> [Task instructions]:
Copy out, exactly and without additions, the lines from the one that contains "# Bore, slit and clamp screw hole" to the one that contains "and screw hole.", both ends included.

Records
=======

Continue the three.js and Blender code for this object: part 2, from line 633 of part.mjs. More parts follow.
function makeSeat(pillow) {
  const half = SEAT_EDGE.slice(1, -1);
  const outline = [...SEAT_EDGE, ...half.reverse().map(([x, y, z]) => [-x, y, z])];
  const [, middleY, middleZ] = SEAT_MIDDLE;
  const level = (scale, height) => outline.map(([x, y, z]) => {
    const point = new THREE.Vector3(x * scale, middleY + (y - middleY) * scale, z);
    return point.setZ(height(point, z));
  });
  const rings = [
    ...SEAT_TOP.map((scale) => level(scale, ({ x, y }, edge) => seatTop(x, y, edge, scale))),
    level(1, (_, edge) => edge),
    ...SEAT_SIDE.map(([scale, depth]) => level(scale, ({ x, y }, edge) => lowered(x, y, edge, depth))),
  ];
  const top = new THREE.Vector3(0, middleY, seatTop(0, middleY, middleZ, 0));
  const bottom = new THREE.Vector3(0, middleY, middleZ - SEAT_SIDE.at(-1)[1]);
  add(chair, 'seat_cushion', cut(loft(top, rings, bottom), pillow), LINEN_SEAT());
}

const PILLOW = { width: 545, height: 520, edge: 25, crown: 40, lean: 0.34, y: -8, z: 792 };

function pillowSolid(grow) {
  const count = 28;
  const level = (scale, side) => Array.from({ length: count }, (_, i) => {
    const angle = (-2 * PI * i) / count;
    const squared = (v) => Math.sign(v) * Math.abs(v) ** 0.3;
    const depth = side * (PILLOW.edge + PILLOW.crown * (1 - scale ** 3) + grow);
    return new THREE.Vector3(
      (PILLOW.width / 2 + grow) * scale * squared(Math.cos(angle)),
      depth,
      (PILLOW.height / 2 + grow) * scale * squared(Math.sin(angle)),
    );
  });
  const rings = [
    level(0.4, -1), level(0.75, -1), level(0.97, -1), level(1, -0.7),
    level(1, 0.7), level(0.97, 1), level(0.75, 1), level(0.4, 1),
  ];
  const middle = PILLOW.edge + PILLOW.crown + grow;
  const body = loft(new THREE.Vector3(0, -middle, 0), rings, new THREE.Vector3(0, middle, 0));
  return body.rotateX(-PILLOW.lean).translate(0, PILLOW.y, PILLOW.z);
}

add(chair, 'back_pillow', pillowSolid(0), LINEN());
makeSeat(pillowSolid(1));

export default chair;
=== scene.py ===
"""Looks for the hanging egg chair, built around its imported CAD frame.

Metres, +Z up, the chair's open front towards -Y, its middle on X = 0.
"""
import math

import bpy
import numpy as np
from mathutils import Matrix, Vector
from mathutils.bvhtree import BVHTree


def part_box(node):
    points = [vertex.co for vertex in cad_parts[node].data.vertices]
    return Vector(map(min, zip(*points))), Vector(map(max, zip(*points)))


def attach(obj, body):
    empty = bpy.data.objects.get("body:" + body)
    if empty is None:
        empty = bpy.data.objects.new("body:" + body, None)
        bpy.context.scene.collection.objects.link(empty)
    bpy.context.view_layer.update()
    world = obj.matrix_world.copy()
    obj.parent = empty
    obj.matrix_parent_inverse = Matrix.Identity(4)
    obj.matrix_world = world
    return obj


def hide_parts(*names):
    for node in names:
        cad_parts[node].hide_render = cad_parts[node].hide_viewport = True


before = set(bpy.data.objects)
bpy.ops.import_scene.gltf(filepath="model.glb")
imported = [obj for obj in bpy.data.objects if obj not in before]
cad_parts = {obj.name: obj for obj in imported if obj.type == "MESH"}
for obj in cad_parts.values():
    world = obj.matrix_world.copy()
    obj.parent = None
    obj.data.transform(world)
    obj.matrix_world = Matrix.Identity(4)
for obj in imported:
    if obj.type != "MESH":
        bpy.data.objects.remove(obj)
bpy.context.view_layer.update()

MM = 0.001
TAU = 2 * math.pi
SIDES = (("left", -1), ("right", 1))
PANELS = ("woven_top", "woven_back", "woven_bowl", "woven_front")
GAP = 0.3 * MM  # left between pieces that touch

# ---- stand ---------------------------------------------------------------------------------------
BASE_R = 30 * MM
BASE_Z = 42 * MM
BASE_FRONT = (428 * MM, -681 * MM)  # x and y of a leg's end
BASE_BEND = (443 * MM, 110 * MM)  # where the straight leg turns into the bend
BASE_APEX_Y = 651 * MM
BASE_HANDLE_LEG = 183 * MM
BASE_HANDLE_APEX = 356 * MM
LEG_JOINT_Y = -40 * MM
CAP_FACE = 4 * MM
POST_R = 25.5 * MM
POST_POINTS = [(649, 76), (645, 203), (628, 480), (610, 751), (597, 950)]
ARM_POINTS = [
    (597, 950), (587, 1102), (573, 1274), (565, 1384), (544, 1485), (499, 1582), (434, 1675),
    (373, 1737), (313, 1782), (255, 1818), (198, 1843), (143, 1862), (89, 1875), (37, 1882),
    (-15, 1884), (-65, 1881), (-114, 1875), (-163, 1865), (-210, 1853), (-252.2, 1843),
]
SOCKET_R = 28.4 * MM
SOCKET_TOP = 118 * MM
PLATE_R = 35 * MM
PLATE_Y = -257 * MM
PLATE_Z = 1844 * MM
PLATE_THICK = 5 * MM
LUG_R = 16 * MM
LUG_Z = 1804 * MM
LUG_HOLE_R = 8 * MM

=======

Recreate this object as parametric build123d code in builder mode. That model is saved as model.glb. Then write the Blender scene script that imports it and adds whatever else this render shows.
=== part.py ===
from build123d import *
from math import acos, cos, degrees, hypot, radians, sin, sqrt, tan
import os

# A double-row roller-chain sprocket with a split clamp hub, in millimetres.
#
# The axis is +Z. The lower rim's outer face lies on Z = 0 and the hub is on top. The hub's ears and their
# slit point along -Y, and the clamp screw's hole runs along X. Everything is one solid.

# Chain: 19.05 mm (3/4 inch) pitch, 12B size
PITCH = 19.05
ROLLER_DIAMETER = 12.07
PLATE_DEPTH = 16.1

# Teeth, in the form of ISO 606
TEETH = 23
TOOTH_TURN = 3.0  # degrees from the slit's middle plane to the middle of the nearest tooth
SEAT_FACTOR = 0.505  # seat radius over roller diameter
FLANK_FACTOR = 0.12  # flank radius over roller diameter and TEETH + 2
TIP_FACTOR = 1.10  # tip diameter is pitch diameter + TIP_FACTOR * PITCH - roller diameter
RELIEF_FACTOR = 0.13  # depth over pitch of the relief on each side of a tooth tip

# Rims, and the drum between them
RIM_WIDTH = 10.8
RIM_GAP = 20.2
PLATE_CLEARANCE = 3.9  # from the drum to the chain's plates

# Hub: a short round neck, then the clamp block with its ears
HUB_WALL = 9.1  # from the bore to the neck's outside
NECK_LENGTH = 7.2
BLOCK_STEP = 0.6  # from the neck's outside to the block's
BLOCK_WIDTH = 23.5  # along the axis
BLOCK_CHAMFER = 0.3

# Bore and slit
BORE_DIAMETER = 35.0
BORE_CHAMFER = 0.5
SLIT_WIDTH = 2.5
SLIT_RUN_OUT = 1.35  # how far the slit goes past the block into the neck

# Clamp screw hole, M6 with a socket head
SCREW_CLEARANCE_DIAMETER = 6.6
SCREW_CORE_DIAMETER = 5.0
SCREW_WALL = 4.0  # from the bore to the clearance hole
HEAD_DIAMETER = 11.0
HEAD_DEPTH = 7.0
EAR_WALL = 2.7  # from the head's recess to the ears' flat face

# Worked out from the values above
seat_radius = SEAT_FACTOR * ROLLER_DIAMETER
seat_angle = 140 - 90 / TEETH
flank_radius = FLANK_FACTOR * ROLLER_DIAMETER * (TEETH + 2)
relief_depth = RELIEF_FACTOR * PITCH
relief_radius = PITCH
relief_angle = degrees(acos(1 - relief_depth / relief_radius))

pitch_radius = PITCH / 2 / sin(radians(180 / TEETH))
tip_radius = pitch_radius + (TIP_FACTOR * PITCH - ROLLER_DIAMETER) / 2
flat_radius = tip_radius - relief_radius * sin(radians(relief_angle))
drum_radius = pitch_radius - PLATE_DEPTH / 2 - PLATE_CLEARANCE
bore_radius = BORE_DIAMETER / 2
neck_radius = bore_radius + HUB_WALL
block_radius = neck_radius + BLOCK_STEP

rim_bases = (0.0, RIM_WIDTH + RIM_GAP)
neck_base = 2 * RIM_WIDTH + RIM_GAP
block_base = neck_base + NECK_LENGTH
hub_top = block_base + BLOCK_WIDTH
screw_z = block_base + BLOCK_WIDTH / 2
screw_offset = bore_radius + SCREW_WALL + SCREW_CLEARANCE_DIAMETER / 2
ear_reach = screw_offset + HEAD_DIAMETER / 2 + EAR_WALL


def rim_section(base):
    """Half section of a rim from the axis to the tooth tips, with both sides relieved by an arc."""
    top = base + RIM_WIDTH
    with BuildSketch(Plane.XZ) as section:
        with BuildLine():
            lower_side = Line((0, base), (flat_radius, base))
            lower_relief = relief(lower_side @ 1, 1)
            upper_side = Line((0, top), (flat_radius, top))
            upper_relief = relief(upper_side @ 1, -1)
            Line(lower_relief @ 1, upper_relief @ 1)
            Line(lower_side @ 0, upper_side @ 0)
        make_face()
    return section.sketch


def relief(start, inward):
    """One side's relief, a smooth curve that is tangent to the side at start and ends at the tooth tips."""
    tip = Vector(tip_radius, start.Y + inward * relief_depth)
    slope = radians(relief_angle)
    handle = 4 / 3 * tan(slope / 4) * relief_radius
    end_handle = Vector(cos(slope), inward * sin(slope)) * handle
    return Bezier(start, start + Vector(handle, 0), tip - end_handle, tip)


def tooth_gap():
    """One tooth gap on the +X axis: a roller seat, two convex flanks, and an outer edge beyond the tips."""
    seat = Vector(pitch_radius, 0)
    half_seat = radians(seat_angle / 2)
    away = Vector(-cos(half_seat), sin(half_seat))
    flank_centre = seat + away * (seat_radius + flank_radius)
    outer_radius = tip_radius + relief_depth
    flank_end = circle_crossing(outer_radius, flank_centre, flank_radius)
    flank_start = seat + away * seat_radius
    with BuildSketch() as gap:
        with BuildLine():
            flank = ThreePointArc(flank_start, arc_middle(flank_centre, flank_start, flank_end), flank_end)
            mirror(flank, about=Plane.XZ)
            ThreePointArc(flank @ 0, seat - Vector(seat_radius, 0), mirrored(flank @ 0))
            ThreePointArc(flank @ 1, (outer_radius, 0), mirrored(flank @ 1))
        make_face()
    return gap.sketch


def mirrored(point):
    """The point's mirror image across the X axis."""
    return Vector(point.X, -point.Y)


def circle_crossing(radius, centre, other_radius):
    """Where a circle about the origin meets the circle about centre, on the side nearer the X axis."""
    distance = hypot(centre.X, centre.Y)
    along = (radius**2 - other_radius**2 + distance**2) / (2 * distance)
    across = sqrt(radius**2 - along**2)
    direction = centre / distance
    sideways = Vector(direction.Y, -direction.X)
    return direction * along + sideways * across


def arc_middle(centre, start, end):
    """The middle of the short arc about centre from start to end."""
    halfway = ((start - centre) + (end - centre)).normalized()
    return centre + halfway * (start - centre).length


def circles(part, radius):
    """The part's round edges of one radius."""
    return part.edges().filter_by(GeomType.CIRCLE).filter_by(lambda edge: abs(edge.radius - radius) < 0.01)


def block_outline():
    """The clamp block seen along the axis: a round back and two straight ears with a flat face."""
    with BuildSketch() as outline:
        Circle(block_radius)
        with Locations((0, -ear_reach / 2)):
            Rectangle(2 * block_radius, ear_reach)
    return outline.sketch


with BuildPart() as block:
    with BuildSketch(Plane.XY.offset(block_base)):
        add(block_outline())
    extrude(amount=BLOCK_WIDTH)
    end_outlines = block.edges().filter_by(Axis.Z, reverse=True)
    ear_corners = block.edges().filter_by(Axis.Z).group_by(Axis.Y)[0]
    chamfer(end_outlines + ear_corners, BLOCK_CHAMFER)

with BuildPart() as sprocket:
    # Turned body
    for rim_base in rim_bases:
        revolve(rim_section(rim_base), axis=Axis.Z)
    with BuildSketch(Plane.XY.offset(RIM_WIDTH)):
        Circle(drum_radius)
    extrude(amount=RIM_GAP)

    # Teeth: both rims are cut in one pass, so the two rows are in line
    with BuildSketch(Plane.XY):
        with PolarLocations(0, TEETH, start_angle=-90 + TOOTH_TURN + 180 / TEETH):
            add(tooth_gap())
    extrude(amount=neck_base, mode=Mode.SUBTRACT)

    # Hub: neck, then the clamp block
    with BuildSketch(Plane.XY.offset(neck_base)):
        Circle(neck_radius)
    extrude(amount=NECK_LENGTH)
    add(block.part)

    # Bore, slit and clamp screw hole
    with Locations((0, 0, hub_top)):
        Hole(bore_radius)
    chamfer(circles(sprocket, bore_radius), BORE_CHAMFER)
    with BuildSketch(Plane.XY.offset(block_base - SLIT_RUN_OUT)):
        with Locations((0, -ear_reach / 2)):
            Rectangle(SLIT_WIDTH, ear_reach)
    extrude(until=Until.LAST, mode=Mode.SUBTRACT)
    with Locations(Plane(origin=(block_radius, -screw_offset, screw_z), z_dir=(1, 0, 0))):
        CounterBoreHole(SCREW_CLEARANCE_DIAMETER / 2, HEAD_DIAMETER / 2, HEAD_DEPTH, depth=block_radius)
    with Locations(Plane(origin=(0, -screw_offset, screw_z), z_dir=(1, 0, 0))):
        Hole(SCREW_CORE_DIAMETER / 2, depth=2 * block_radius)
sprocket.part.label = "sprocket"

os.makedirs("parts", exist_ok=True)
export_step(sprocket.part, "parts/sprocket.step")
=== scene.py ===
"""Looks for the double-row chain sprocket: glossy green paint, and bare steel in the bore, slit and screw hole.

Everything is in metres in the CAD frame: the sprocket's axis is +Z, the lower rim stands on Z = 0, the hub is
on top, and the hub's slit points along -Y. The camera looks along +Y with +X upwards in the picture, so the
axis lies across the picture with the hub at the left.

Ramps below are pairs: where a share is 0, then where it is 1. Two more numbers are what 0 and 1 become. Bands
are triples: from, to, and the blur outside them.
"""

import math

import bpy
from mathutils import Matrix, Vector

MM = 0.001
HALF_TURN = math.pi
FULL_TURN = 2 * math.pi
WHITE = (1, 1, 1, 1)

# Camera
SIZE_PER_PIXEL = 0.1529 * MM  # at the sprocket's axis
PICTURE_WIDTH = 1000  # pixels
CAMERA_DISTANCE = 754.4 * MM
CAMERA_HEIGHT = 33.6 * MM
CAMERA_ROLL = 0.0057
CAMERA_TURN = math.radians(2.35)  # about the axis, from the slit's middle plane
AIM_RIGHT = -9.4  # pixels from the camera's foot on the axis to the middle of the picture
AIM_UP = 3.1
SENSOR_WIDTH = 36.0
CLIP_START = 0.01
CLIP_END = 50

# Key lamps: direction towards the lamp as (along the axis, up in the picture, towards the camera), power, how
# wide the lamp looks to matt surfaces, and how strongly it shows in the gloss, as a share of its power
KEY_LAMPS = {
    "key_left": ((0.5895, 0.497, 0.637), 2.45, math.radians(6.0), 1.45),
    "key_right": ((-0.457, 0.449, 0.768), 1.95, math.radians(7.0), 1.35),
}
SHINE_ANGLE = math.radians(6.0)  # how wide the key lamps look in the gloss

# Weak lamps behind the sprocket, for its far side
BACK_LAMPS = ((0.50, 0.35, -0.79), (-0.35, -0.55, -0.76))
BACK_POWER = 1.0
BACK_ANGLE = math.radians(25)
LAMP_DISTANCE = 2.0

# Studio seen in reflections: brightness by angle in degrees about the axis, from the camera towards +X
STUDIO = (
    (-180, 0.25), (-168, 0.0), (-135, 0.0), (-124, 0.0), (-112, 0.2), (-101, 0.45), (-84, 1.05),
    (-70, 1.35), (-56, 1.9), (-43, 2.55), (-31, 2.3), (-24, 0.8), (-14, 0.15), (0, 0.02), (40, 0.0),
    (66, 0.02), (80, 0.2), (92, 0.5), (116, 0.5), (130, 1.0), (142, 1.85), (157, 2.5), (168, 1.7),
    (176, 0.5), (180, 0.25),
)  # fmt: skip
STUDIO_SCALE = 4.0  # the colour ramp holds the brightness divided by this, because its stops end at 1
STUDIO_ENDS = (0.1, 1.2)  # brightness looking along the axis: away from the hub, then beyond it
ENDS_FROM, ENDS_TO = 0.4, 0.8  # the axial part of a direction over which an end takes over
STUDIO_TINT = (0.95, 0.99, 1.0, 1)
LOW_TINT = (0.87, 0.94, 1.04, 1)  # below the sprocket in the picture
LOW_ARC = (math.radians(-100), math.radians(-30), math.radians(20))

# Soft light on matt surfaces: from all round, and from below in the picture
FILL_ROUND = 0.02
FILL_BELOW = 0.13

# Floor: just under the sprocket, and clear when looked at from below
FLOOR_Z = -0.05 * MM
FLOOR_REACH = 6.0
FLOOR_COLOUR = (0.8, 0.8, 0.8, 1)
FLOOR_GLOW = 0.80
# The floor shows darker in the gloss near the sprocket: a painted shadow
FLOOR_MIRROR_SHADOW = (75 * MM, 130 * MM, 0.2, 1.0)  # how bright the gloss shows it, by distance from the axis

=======

> [Full output]:
    # Bore, slit and clamp screw hole
    with Locations((0, 0, hub_top)):
        Hole(bore_radius)
    chamfer(circles(sprocket, bore_radius), BORE_CHAMFER)
    with BuildSketch(Plane.XY.offset(block_base - SLIT_RUN_OUT)):
        with Locations((0, -ear_reach / 2)):
            Rectangle(SLIT_WIDTH, ear_reach)
    extrude(until=Until.LAST, mode=Mode.SUBTRACT)
    with Locations(Plane(origin=(block_radius, -screw_offset, screw_z), z_dir=(1, 0, 0))):
        CounterBoreHole(SCREW_CLEARANCE_DIAMETER / 2, HEAD_DIAMETER / 2, HEAD_DEPTH, depth=block_radius)
    with Locations(Plane(origin=(0, -screw_offset, screw_z), z_dir=(1, 0, 0))):
        Hole(SCREW_CORE_DIAMETER / 2, depth=2 * block_radius)
sprocket.part.label = "sprocket"

os.makedirs("parts", exist_ok=True)
export_step(sprocket.part, "parts/sprocket.step")
=== scene.py ===
"""Looks for the double-row chain sprocket: glossy green paint, and bare steel in the bore, slit and screw hole.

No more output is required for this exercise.